Da das Ehepaar diese gravierende Abweichung hingenommen und die Steuererklärung unterzeichnet habe, ohne sich bei ihrem steuerlichen Berater oder beim Finanzamt nach dem Grund der Abweichung zu erkundigen, sei die Sorgfaltspflicht in erheblichem Umfang verletzt und eine leichtfertige Steuerverkürzung begangen worden. Die Eheleute müssen also Steuern nachzahlen.
Kein leichtfertiges Handeln
Das gilt laut Urteil mit Aktenzeichen VIII R 27/10 jedoch nicht für einen Arzt, dessen Steuerberater den Verlust aus der Beteiligung an einer Laborgemeinschaft in der Steuererklärung und bei der Einkommensteuerfestsetzung jeweils doppelt berücksichtigt hatte. Diese ebenfalls leichtfertige Falschangabe fiel dem Finanzamt bei einer Steuerprüfung auf. Wie im ersten Fall änderte sie Einkommenssteuer im Anschluss.
Anders als im ersten Fall allerdings hob der BFH den Einkommensteueränderungsbescheid auf, da zum Zeitpunkt seines Erlasses die reguläre Festsetzungsverjährung von vier Jahren in diesem Szenario bereits abgelaufen war. Die Voraussetzungen für eine Verlängerung der Festsetzungsfrist auf fünf Jahre wegen einer leichtfertigen Steuerverkürzung hätten nicht vorgelegen, so der BFH. Denn weder der Kläger noch sein Steuerberater hätten eine leichtfertige Steuerverkürzung begangen.
Der Steuerberater habe den objektiven Tatbestand einer leichtfertigen Steuerverkürzung nicht erfüllt, weil nicht er selbst, sondern der Steuerpflichtige die Steuererklärung beim Finanzamt eingereicht und damit unrichtige Angaben gemacht habe. Der Steuerpflichtige habe zwar den objektiven Tatbestand der Steuerverkürzung durch die Abgabe der unrichtigen Steuererklärung erfüllt. Aber er habe nicht leichtfertig gehandelt. "Denn auch bei gewissenhafter und ihm zumutbarer Prüfung habe er nicht erkennen können, dass die von ihm unterschriebene Einkommensteuererklärung unrichtig war", urteilten die Richter.

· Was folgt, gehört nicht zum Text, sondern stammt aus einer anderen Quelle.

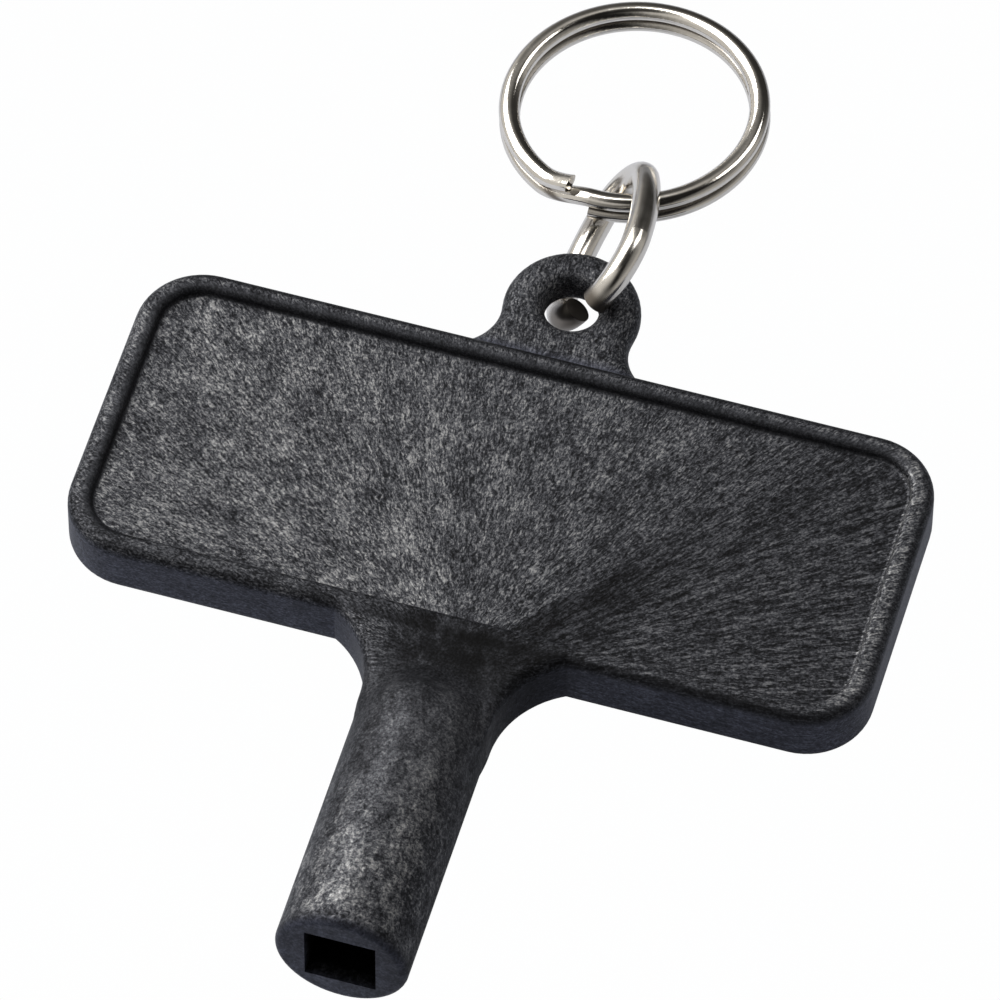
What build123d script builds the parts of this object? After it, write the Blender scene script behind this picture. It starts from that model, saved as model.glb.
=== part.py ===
"""Radiator bleed key: a moulded plastic T-handle key, its open wire link and its split key ring.

Frame: the key lies flat, +X across the handle, +Y from the socket mouth to the hanging ear,
+Z up. The origin is the centre of the square socket's mouth, on the shank's axis.
Lengths are in millimetres and angles in degrees.
"""
from build123d import *
import os
from math import asin, cos, degrees, radians, sin, sqrt

# ---- driving dimensions ----------------------------------------------------------------------
# square socket in a round shank
SOCKET_SIDE = 5.2          # across the flats, clears a 5 mm square bleed valve
SOCKET_DEPTH = 12.0
SHANK_DIA = 9.8
SHANK_LENGTH = 23.2        # the round shank stops short of the handle plate
MOUTH_ROUND = 0.6
SHANK_END_ROUND = 4.0
SHANK_ROOT_BLEND = 3.0
SHANK_FOOT_REACH = 0.5     # the shank's end meets the web within this much of its full length

# handle plate
PLATE_START = 27.0         # near long edge, measured from the socket mouth
PLATE_WIDTH = 60.0
PLATE_DEPTH = 25.6
PLATE_THICK = 5.0
PLATE_CORNER = 5.0
EDGE_ROUND = 0.9

# raised rim round a shallow panel, the same on both faces
RIM_WIDTH = 1.72
PANEL_DEPTH = 0.75
RIM_INNER_ROUND = 0.44
PANEL_FLOOR_ROUND = 0.28

# neck: a web of plate thickness that flares from the shank into the plate
NECK_START = 20.6
NECK_FLARE_RADIUS = 7.3
NECK_INSET = 0.05          # the flare starts this far inside the shank's side
NECK_TAIL_X = 3.6          # inside the shank, the web tapers to nothing
NECK_TAIL_Y = 15.0
NECK_TAIL_SLOPE = (0.3, 1)

# hanging ear with a rounded hole
EAR_CENTRE = 58.0
EAR_RADIUS = 5.1
EAR_THICK = 3.0
EAR_ROUND = 1.4
EAR_FILLET = 3.7
EAR_ROOT = 2.5             # how far the ear's slab runs into the plate
HOLE_DIA = 4.0
HOLE_LEAD = 1.2

# open pear-shaped wire link, wide end through the ear's hole
LINK_WIRE_DIA = 2.05
LINK_WIDE_RADIUS = 4.55
LINK_NARROW_RADIUS = 3.0
LINK_CENTRES = 5.75        # wide centre to narrow centre
LINK_FLANK_RADIUS = 14.8
LINK_UPPER_END = 284.0     # where each wire end stops on its own bend, from the link's +X
LINK_LOWER_RADIUS = 2.6    # the lower leg is bent in more tightly than the upper one
LINK_LOWER_START = 185.1
LINK_LOWER_END = 281.0
LINK_PLACE = (0.96, 62.44, 0.64)
LINK_LEAN = -56.3          # turn of the link's plane about its own length
LINK_DIP = -6.6
LINK_TURN = 1.65

# split ring: two turns of flattened wire, one above the other
RING_RADIUS = 9.3
RING_WIRE_WIDTH = 1.54
RING_WIRE_HEIGHT = 1.16
RING_PITCH = 1.24
RING_STEP_START = 238.0    # angles round the ring, counter-clockwise from +X
RING_STEP_END = 266.0
RING_UPPER_END = 255.5     # the upper turn's tip rides up on the step below it
RING_LOWER_END = 265.5
RING_STEP_SECTIONS = 7
RING_TIP_SECTIONS = 5
RING_PLACE = (-0.8, 77.5, -0.65)
RING_TILT_X = -2.7
RING_TILT_Y = -3.1

HALF_THICK = PLATE_THICK / 2
HALF_SHANK = SHANK_DIA / 2
PLATE_END = PLATE_START + PLATE_DEPTH
PLATE_MIDDLE = PLATE_START + PLATE_DEPTH / 2
NEAR = 0.01                # two places closer than this count as the same


# ---- key body: one moulding of plate, neck, shank and ear -------------------------------------
def arc_about(centre, radius, start, end):
    """Arc of a circle from one angle to another."""
    return CenterArc((*centre, 0), radius, start, end - start)


with BuildPart() as plate:
    with BuildSketch(Plane.XY.offset(-HALF_THICK)):
        with Locations((0, PLATE_MIDDLE)):
            RectangleRounded(PLATE_WIDTH, PLATE_DEPTH, PLATE_CORNER)
    extrude(amount=PLATE_THICK)
    fillet(plate.faces().filter_by(Axis.Z).edges(), EDGE_ROUND)
    top_face = Plane.XY.offset(HALF_THICK)
    bottom_face = Plane((0, 0, -HALF_THICK), x_dir=(-1, 0, 0), z_dir=(0, 0, -1))
    with BuildSketch(top_face, bottom_face):
        with Locations((0, PLATE_MIDDLE)):
            RectangleRounded(
                PLATE_WIDTH - 2 * RIM_WIDTH, PLATE_DEPTH - 2 * RIM_WIDTH, PLATE_CORNER - RIM_WIDTH
            )
    extrude(amount=-PANEL_DEPTH, mode=Mode.SUBTRACT)
    panel_floors = plate.faces().filter_by(Axis.Z).sort_by(SortBy.AREA)[2:]
    fillet(panel_floors.edges(), PANEL_FLOOR_ROUND)
    rim_crests = plate.faces().filter_by(Axis.Z).sort_by(SortBy.AREA)[:2]
    fillet([edge for crest in rim_crests for wire in crest.inner_wires() for edge in wire.edges()],
           RIM_INNER_ROUND)

with BuildPart() as neck:
    flare_rise = PLATE_START - NECK_START
    flare_end = 180 - degrees(asin(flare_rise / NECK_FLARE_RADIUS))
    with BuildSketch(Plane.XY.offset(-HALF_THICK)):
        with BuildLine():
            flare = arc_about((HALF_SHANK - NECK_INSET + NECK_FLARE_RADIUS, NECK_START),
                              NECK_FLARE_RADIUS, 180, flare_end)
            tail = Spline((NECK_TAIL_X, NECK_TAIL_Y), flare @ 0, tangents=[NECK_TAIL_SLOPE, (0, 1)])
            Line((0, NECK_TAIL_Y), tail @ 0)
            Polyline(flare @ 1, flare @ 1 + (0, EDGE_ROUND), (0, PLATE_START + EDGE_ROUND))
            mirror(about=Plane.YZ)
        make_face()
    extrude(amount=PLATE_THICK)
    long_edges = neck.edges().filter_by_position(Axis.Z, -HALF_THICK, -HALF_THICK)
    long_edges += neck.edges().filter_by_position(Axis.Z, HALF_THICK, HALF_THICK)
    fillet(long_edges.filter_by(GeomType.LINE, reverse=True), EDGE_ROUND)

with BuildPart() as shank:
    with BuildSketch(Plane.XZ):
        Circle(HALF_SHANK)
    extrude(amount=-SHANK_LENGTH)
    fillet(shank.faces().sort_by(Axis.Y)[-1].edges(), SHANK_END_ROUND)
    fillet(shank.faces().sort_by(Axis.Y)[0].edges(), MOUTH_ROUND)

with BuildPart() as ear:
    fillet_y = PLATE_END + EAR_FILLET
    fillet_x = sqrt((EAR_RADIUS + EAR_FILLET) ** 2 - (EAR_CENTRE - fillet_y) ** 2)
    meet_angle = degrees(asin((EAR_CENTRE - fillet_y) / (EAR_RADIUS + EAR_FILLET)))
    with BuildSketch(Plane.XY.offset(-EAR_THICK / 2)):
        with BuildLine():
            root = arc_about((fillet_x, fillet_y), EAR_FILLET, 270, 180 - meet_angle)
            crown = arc_about((0, EAR_CENTRE), EAR_RADIUS, -meet_angle, 90)
            Polyline(root @ 0, root @ 0 - (0, EAR_ROOT), (0, PLATE_END - EAR_ROOT))
            mirror(about=Plane.YZ)
        make_face()
    extrude(amount=EAR_THICK)
    rims = ear.edges().filter_by(GeomType.CIRCLE).filter_by(Plane.XY)
    fillet(rims, EAR_ROUND)

with BuildPart() as key_body:
    add([plate.part, neck.part, shank.part, ear.part])
    with Locations((0, EAR_CENTRE, 0)):
        Cylinder(HOLE_DIA / 2, EAR_THICK, mode=Mode.SUBTRACT)
    hole_edges = key_body.edges().filter_by(GeomType.CIRCLE).filter_by(
        lambda edge: abs(edge.radius - HOLE_DIA / 2) < NEAR and edge.center().Y > PLATE_END)
    fillet(hole_edges, HOLE_LEAD)
    with BuildSketch(Plane.XZ):
        Rectangle(SOCKET_SIDE, SOCKET_SIDE)
    extrude(amount=-SOCKET_DEPTH, mode=Mode.SUBTRACT)
    shank_foot = key_body.edges().filter_by(
        lambda edge: abs(abs(edge.center().Z) - HALF_THICK) < NEAR
        and abs(edge.center().Y - SHANK_LENGTH) < SHANK_FOOT_REACH)
    fillet(shank_foot, SHANK_ROOT_BLEND)
key_body.part.label = "key_body"


# ---- link: round wire bent into an open pear --------------------------------------------------
def lying_at(place, lean, dip, turn):
    """Plane of a hanging piece, turned about its length (Y), then about X, then about Z."""
    x_dir, z_dir = [
        direction.rotate(Axis.Y, lean).rotate(Axis.X, dip).rotate(Axis.Z, turn)
        for direction in (Vector(1, 0, 0), Vector(0, 0, 1))
    ]
    return Plane(place, x_dir=x_dir, z_dir=z_dir)


# each flank arc touches both end arcs from outside, so its centre is fixed by the three radii
to_wide = LINK_FLANK_RADIUS - LINK_WIDE_RADIUS
to_narrow = LINK_FLANK_RADIUS - LINK_NARROW_RADIUS
flank_y = (to_wide ** 2 - to_narrow ** 2 + LINK_CENTRES ** 2) / (2 * LINK_CENTRES)
flank_x = sqrt(to_wide ** 2 - flank_y ** 2)
wide_touch = degrees(asin(-flank_y / to_wide))
narrow_touch = degrees(asin((LINK_CENTRES - flank_y) / to_narrow))

lower_reach = LINK_FLANK_RADIUS - LINK_LOWER_RADIUS
lower_x = flank_x + lower_reach * cos(radians(LINK_LOWER_START))
lower_y = flank_y + lower_reach * sin(radians(LINK_LOWER_START))

with BuildPart() as link:
    with BuildLine(lying_at(LINK_PLACE, LINK_LEAN, LINK_DIP, LINK_TURN)) as link_path:
        arc_about((0, 0), LINK_WIDE_RADIUS, LINK_UPPER_END - 360, wide_touch)
        arc_about((-flank_x, flank_y), LINK_FLANK_RADIUS, wide_touch, narrow_touch)
        arc_about((0, LINK_CENTRES), LINK_NARROW_RADIUS, narrow_touch, 180 - narrow_touch)
        arc_about((flank_x, flank_y), LINK_FLANK_RADIUS, 180 - narrow_touch, LINK_LOWER_START)
        arc_about((lower_x, lower_y), LINK_LOWER_RADIUS, LINK_LOWER_START, LINK_LOWER_END)
    with BuildSketch(Plane(link_path.line @ 0, z_dir=link_path.line % 0)):
        Circle(LINK_WIRE_DIA / 2)
    sweep(path=link_path.wires()[0])
link.part.label = "link"


# ---- split ring: an upper turn, a lower turn and the step that joins them ---------------------
ring_frame = lying_at(RING_PLACE, RING_TILT_Y, RING_TILT_X, 0)
ring_axis = Axis(RING_PLACE, ring_frame.z_dir)
half_pitch = RING_PITCH / 2


def wire_section(angle, height):
    """Cross-section of the ring's wire at an angle round the ring."""
    out_x, out_y = cos(radians(angle)), sin(radians(angle))
    across = Plane(
        (RING_RADIUS * out_x, RING_RADIUS * out_y, height), x_dir=(out_x, out_y, 0), z_dir=(out_y, -out_x, 0)
    )
    with BuildSketch(Plane(ring_frame * across)) as section:
        Ellipse(RING_WIRE_WIDTH / 2, RING_WIRE_HEIGHT / 2)
    return section.sketch


def climbing_sections(start_height, end_angle, count):
    """Sections of a turn that climbs the step, from the step's start to an angle."""
    sections = []
    for number in range(count):
        angle = RING_STEP_START + (end_angle - RING_STEP_START) * number / (count - 1)
        share = (angle - RING_STEP_START) / (RING_STEP_END - RING_STEP_START)
        climb = RING_PITCH * (3 * share ** 2 - 2 * share ** 3)
        sections.append(wire_section(angle, start_height + climb))
    return sections


with BuildPart() as split_ring:
    upper_turn = 360 - (RING_STEP_END - RING_STEP_START)
    lower_turn = 360 - (RING_LOWER_END - RING_STEP_START)
    revolve(wire_section(RING_STEP_START, half_pitch), axis=ring_axis, revolution_arc=-upper_turn)
    revolve(wire_section(RING_STEP_START, -half_pitch), axis=ring_axis, revolution_arc=-lower_turn)
    loft(climbing_sections(-half_pitch, RING_STEP_END, RING_STEP_SECTIONS))
    loft(climbing_sections(half_pitch, RING_UPPER_END, RING_TIP_SECTIONS))
split_ring.part.label = "split_ring"

os.makedirs("parts", exist_ok=True)
export_step(key_body.part, "parts/key_body.step")
export_step(link.part, "parts/link.step")
export_step(split_ring.part, "parts/split_ring.step")
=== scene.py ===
"""Radiator bleed key: the looks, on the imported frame.

Metres, +Z up. The key lies flat over a white sheet, its shank towards -Y and its rings towards +Y.
Materials work in millimetres of the same frame, because a CAD node's object sits at the origin.
"""

from math import cos, e, pi, radians, sin

import bpy
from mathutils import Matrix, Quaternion, Vector


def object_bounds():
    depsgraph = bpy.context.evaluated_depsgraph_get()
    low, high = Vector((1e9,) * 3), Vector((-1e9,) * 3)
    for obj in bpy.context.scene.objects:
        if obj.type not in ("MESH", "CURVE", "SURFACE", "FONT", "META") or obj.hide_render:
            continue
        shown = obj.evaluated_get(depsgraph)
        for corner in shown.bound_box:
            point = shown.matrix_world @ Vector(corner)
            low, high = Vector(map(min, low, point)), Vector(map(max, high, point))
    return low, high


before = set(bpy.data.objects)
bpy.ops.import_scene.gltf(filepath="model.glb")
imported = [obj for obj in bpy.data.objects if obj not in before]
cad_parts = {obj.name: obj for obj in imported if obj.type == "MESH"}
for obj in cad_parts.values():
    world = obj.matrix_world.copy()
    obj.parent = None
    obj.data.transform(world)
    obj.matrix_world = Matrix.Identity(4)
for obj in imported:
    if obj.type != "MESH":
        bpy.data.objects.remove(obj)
CAD_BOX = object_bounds()
BOX_LOW, BOX_HIGH = (Vector(corner) for corner in CAD_BOX)
CENTRE = (BOX_LOW + BOX_HIGH) / 2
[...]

Das leichtfertige Handeln des Steuerberaters könne dem Kläger auch nicht nach straf- oder steuerrechtlichen Grundsätzen zugerechnet werden, so der BFH weiter. Deshalb könne die bei der Erstellung der Steuererklärung häufig notwendige Aufgabenteilung zwischen Steuerpflichtigen und steuerlichem Berater dazu führen, dass die Festsetzungsfrist bei objektiv unrichtigen Angaben wie üblich abläuft. Dies gelte selbst dann, wenn sich der Ermittlungsaufwand der Finanzbehörde deshalb erhöht.
Zwei ähnlich gelagerte Falschangaben haben also gänzlich unterschiedliche Folgen. Entscheidend dafür ist nach Auffassung des BFH, dass sich in einem Fall der Fehler aufdrängen musste, im anderen nicht.